:: INSTRUCTIONS TO FOLLOW ::
Repeat the entire listing exactly as written.

:: TASK DATA ::
· · · · ·

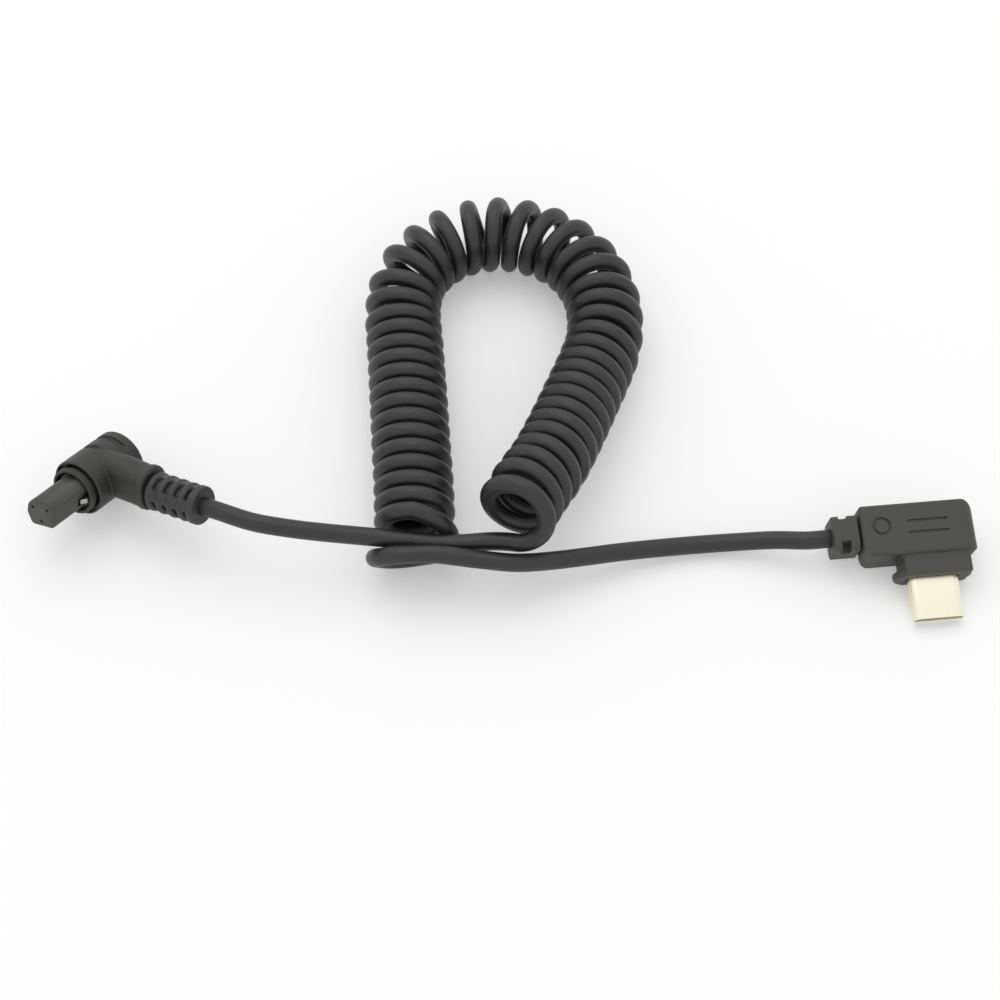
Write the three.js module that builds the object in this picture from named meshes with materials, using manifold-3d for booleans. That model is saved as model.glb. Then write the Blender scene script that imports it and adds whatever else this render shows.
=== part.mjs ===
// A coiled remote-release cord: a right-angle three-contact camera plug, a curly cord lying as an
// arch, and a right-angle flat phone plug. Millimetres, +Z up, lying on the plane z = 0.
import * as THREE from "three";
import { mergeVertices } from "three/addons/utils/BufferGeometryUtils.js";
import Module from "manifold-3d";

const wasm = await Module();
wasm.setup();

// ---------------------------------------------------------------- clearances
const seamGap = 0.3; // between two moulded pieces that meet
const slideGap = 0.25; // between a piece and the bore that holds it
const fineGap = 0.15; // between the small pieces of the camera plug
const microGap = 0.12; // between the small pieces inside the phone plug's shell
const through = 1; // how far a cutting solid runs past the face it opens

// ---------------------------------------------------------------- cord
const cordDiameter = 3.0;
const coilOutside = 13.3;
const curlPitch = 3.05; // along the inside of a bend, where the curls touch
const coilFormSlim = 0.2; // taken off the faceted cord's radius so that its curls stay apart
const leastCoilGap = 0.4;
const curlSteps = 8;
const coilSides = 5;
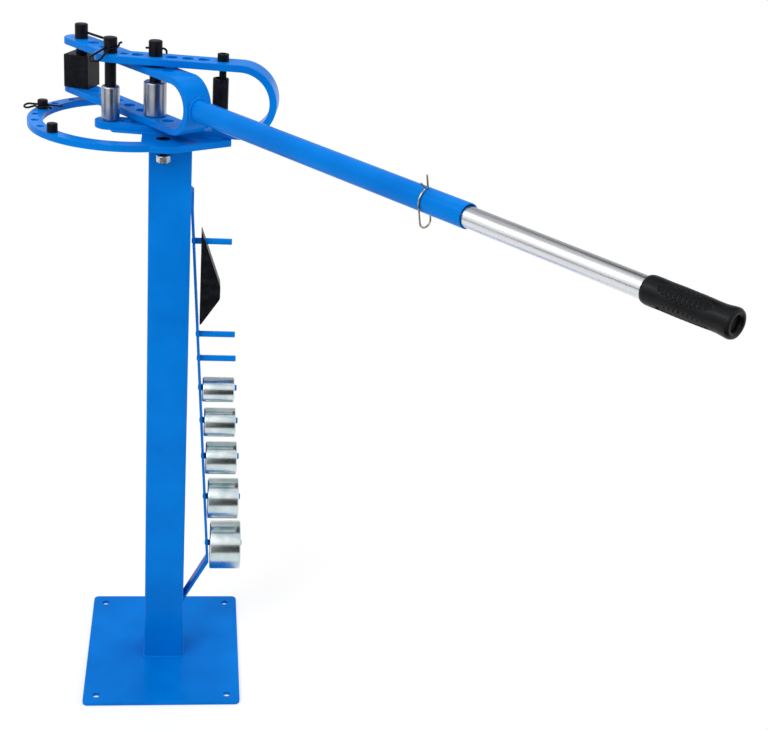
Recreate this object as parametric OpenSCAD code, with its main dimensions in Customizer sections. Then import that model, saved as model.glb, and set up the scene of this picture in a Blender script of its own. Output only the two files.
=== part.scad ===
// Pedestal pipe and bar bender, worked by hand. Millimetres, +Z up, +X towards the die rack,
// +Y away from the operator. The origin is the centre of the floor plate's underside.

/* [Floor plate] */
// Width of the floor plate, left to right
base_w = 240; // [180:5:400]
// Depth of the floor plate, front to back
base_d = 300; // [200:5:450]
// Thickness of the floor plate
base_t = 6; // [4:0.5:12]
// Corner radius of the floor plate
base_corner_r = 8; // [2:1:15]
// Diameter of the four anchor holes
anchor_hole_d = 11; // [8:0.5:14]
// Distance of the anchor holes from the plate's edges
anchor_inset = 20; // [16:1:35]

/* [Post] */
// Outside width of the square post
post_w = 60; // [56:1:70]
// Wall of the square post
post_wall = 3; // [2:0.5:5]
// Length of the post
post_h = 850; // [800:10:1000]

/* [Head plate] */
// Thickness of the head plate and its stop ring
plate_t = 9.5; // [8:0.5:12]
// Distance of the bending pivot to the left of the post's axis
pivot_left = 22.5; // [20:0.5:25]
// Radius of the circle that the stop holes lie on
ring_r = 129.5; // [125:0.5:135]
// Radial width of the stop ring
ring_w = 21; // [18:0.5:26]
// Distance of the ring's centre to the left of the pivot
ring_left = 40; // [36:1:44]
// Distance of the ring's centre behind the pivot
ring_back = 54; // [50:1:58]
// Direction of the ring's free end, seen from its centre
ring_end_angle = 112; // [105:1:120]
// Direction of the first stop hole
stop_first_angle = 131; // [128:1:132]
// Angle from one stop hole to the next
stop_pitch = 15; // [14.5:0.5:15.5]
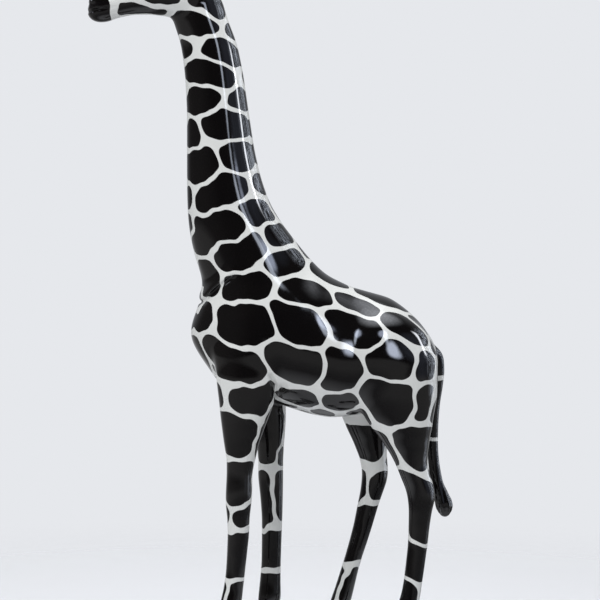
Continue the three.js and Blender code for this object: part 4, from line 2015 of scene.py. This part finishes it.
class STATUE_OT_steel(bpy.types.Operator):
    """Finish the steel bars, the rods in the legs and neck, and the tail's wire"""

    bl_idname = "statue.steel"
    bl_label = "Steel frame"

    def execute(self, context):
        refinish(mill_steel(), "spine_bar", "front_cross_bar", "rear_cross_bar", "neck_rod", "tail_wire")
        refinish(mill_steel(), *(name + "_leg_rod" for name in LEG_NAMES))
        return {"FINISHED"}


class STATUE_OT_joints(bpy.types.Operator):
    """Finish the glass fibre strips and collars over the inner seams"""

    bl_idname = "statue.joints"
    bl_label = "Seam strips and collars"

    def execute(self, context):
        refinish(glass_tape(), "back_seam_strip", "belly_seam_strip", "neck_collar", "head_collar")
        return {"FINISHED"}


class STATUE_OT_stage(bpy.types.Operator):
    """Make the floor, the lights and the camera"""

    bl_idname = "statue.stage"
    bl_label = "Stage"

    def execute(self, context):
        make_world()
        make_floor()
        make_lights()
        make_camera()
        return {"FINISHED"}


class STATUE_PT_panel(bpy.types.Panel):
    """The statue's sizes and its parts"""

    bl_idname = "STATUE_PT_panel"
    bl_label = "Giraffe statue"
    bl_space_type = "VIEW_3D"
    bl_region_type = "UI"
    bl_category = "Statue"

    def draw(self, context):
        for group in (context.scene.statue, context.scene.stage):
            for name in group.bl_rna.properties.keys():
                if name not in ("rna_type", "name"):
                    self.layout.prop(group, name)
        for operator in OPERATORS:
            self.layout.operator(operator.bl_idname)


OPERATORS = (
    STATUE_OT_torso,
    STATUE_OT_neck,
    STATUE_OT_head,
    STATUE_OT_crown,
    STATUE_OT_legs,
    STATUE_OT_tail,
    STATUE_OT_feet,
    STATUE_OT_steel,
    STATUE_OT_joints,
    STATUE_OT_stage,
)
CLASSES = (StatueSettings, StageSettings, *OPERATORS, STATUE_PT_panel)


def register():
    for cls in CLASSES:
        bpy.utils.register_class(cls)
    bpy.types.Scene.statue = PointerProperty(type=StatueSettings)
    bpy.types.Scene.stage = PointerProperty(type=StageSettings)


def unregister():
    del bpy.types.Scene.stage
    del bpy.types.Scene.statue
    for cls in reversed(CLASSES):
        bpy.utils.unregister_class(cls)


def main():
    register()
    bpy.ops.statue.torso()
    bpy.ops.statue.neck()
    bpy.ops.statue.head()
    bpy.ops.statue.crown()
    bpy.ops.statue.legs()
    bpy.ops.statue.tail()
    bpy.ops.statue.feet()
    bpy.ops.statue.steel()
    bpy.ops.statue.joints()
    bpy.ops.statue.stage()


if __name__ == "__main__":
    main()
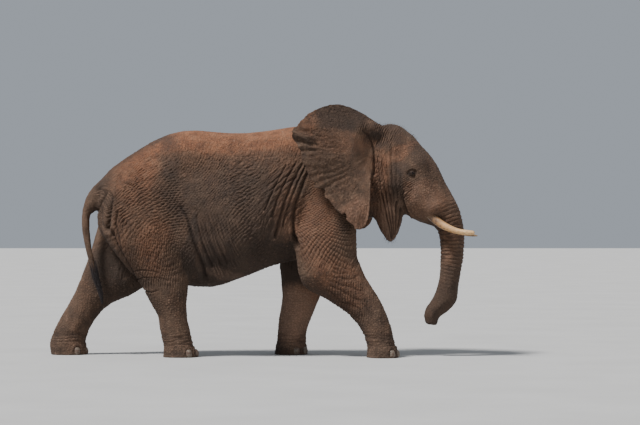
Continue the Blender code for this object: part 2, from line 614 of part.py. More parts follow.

· · · · ·

:: COMPLETE RESPONSE ::
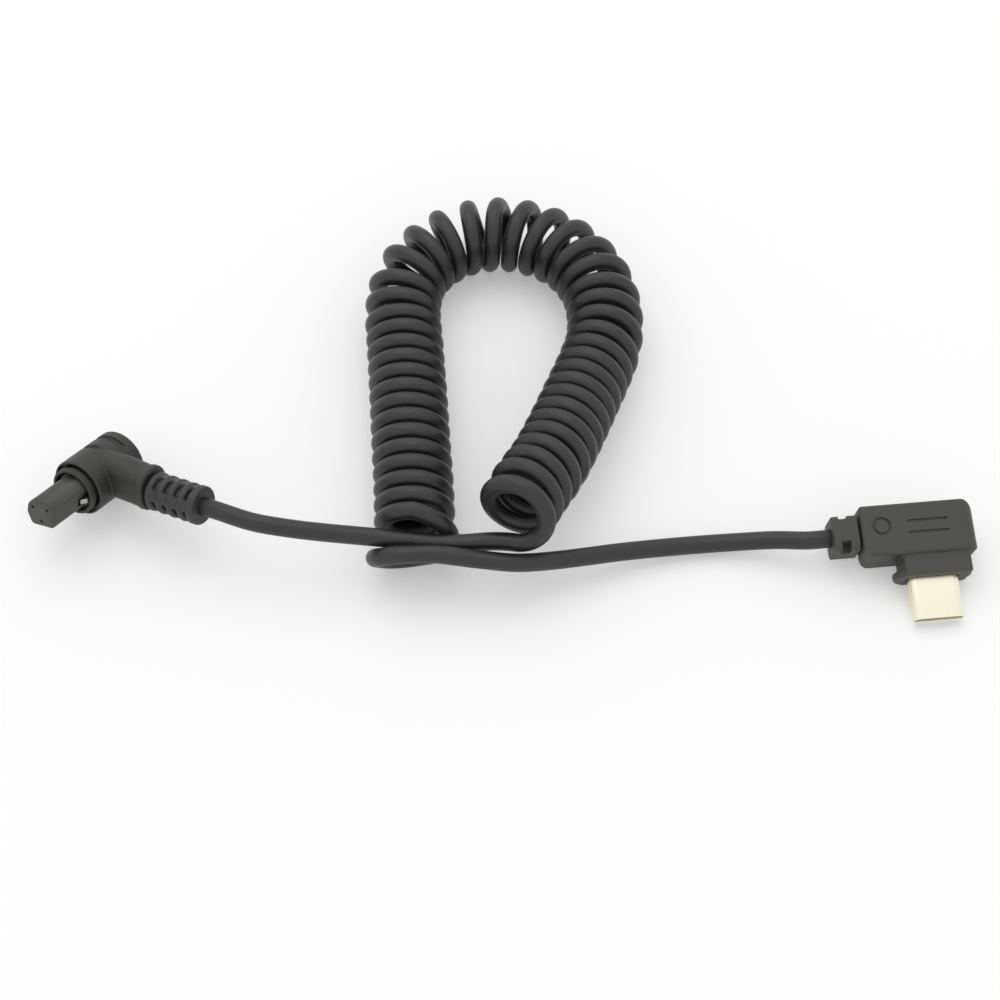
Write the three.js module that builds the object in this picture from named meshes with materials, using manifold-3d for booleans. That model is saved as model.glb. Then write the Blender scene script that imports it and adds whatever else this render shows.
=== part.mjs ===
// A coiled remote-release cord: a right-angle three-contact camera plug, a curly cord lying as an
// arch, and a right-angle flat phone plug. Millimetres, +Z up, lying on the plane z = 0.
import * as THREE from "three";
import { mergeVertices } from "three/addons/utils/BufferGeometryUtils.js";
import Module from "manifold-3d";

const wasm = await Module();
wasm.setup();

// ---------------------------------------------------------------- clearances
const seamGap = 0.3; // between two moulded pieces that meet
const slideGap = 0.25; // between a piece and the bore that holds it
const fineGap = 0.15; // between the small pieces of the camera plug
const microGap = 0.12; // between the small pieces inside the phone plug's shell
const through = 1; // how far a cutting solid runs past the face it opens

// ---------------------------------------------------------------- cord
const cordDiameter = 3.0;
const coilOutside = 13.3;
const curlPitch = 3.05; // along the inside of a bend, where the curls touch
const coilFormSlim = 0.2; // taken off the faceted cord's radius so that its curls stay apart
const leastCoilGap = 0.4;
const curlSteps = 8;
const coilSides = 5;
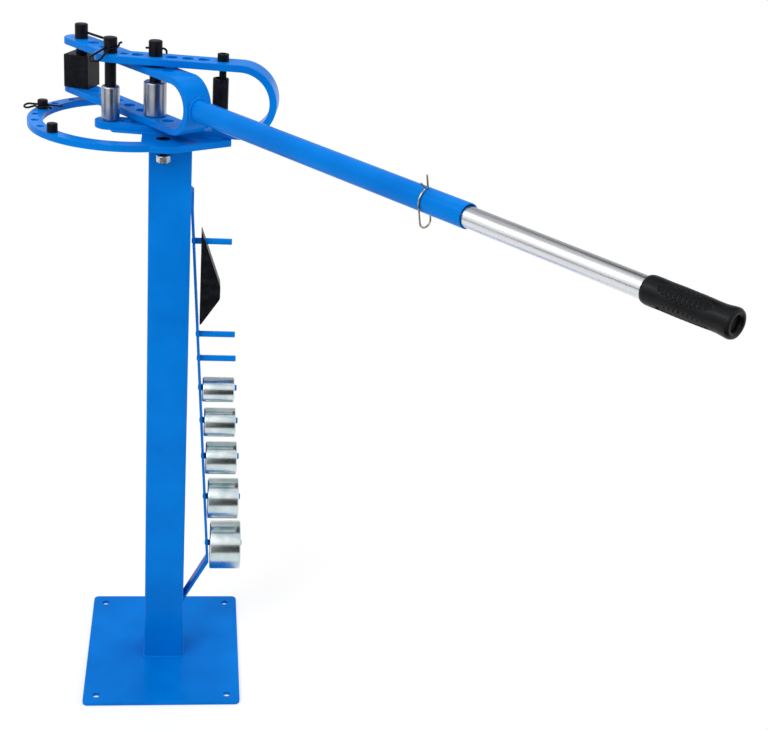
Recreate this object as parametric OpenSCAD code, with its main dimensions in Customizer sections. Then import that model, saved as model.glb, and set up the scene of this picture in a Blender script of its own. Output only the two files.
=== part.scad ===
// Pedestal pipe and bar bender, worked by hand. Millimetres, +Z up, +X towards the die rack,
// +Y away from the operator. The origin is the centre of the floor plate's underside.

/* [Floor plate] */
// Width of the floor plate, left to right
base_w = 240; // [180:5:400]
// Depth of the floor plate, front to back
base_d = 300; // [200:5:450]
// Thickness of the floor plate
base_t = 6; // [4:0.5:12]
// Corner radius of the floor plate
base_corner_r = 8; // [2:1:15]
// Diameter of the four anchor holes
anchor_hole_d = 11; // [8:0.5:14]
// Distance of the anchor holes from the plate's edges
anchor_inset = 20; // [16:1:35]

/* [Post] */
// Outside width of the square post
post_w = 60; // [56:1:70]
// Wall of the square post
post_wall = 3; // [2:0.5:5]
// Length of the post
post_h = 850; // [800:10:1000]

/* [Head plate] */
// Thickness of the head plate and its stop ring
plate_t = 9.5; // [8:0.5:12]
// Distance of the bending pivot to the left of the post's axis
pivot_left = 22.5; // [20:0.5:25]
// Radius of the circle that the stop holes lie on
ring_r = 129.5; // [125:0.5:135]
// Radial width of the stop ring
ring_w = 21; // [18:0.5:26]
// Distance of the ring's centre to the left of the pivot
ring_left = 40; // [36:1:44]
// Distance of the ring's centre behind the pivot
ring_back = 54; // [50:1:58]
// Direction of the ring's free end, seen from its centre
ring_end_angle = 112; // [105:1:120]
// Direction of the first stop hole
stop_first_angle = 131; // [128:1:132]
// Angle from one stop hole to the next
stop_pitch = 15; // [14.5:0.5:15.5]
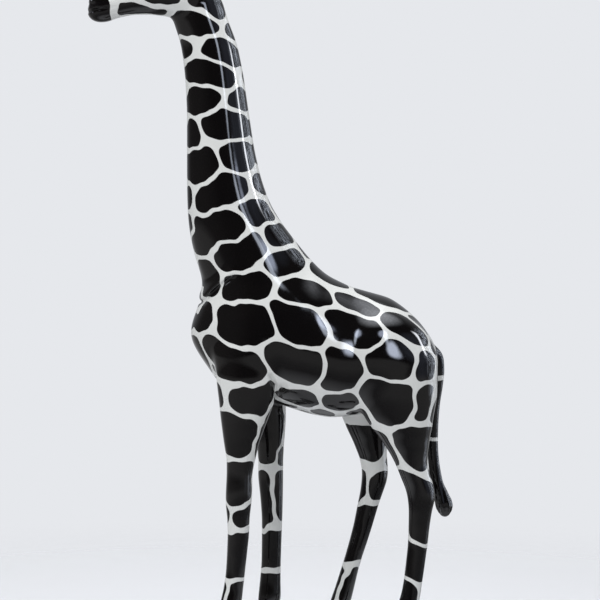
Continue the three.js and Blender code for this object: part 4, from line 2015 of scene.py. This part finishes it.
class STATUE_OT_steel(bpy.types.Operator):
    """Finish the steel bars, the rods in the legs and neck, and the tail's wire"""

    bl_idname = "statue.steel"
    bl_label = "Steel frame"

    def execute(self, context):
        refinish(mill_steel(), "spine_bar", "front_cross_bar", "rear_cross_bar", "neck_rod", "tail_wire")
        refinish(mill_steel(), *(name + "_leg_rod" for name in LEG_NAMES))
        return {"FINISHED"}


class STATUE_OT_joints(bpy.types.Operator):
    """Finish the glass fibre strips and collars over the inner seams"""

    bl_idname = "statue.joints"
    bl_label = "Seam strips and collars"

    def execute(self, context):
        refinish(glass_tape(), "back_seam_strip", "belly_seam_strip", "neck_collar", "head_collar")
        return {"FINISHED"}


class STATUE_OT_stage(bpy.types.Operator):
    """Make the floor, the lights and the camera"""

    bl_idname = "statue.stage"
    bl_label = "Stage"

    def execute(self, context):
        make_world()
        make_floor()
        make_lights()
        make_camera()
        return {"FINISHED"}


class STATUE_PT_panel(bpy.types.Panel):
    """The statue's sizes and its parts"""

    bl_idname = "STATUE_PT_panel"
    bl_label = "Giraffe statue"
    bl_space_type = "VIEW_3D"
    bl_region_type = "UI"
    bl_category = "Statue"

    def draw(self, context):
        for group in (context.scene.statue, context.scene.stage):
            for name in group.bl_rna.properties.keys():
                if name not in ("rna_type", "name"):
                    self.layout.prop(group, name)
        for operator in OPERATORS:
            self.layout.operator(operator.bl_idname)


OPERATORS = (
    STATUE_OT_torso,
    STATUE_OT_neck,
    STATUE_OT_head,
    STATUE_OT_crown,
    STATUE_OT_legs,
    STATUE_OT_tail,
    STATUE_OT_feet,
    STATUE_OT_steel,
    STATUE_OT_joints,
    STATUE_OT_stage,
)
CLASSES = (StatueSettings, StageSettings, *OPERATORS, STATUE_PT_panel)


def register():
    for cls in CLASSES:
        bpy.utils.register_class(cls)
    bpy.types.Scene.statue = PointerProperty(type=StatueSettings)
    bpy.types.Scene.stage = PointerProperty(type=StageSettings)


def unregister():
    del bpy.types.Scene.stage
    del bpy.types.Scene.statue
    for cls in reversed(CLASSES):
        bpy.utils.unregister_class(cls)


def main():
    register()
    bpy.ops.statue.torso()
    bpy.ops.statue.neck()
    bpy.ops.statue.head()
    bpy.ops.statue.crown()
    bpy.ops.statue.legs()
    bpy.ops.statue.tail()
    bpy.ops.statue.feet()
    bpy.ops.statue.steel()
    bpy.ops.statue.joints()
    bpy.ops.statue.stage()


if __name__ == "__main__":
    main()
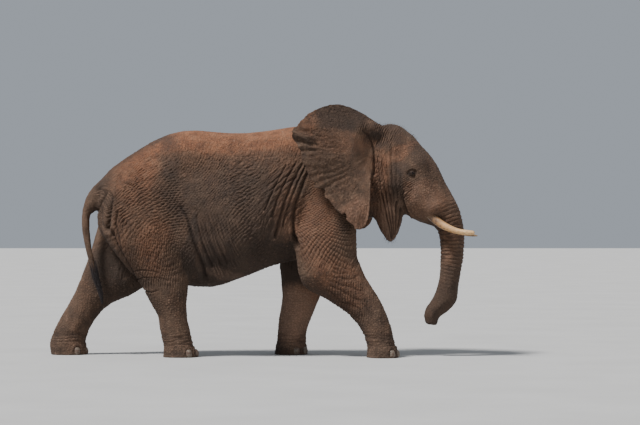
Continue the Blender code for this object: part 2, from line 614 of part.py. More parts follow.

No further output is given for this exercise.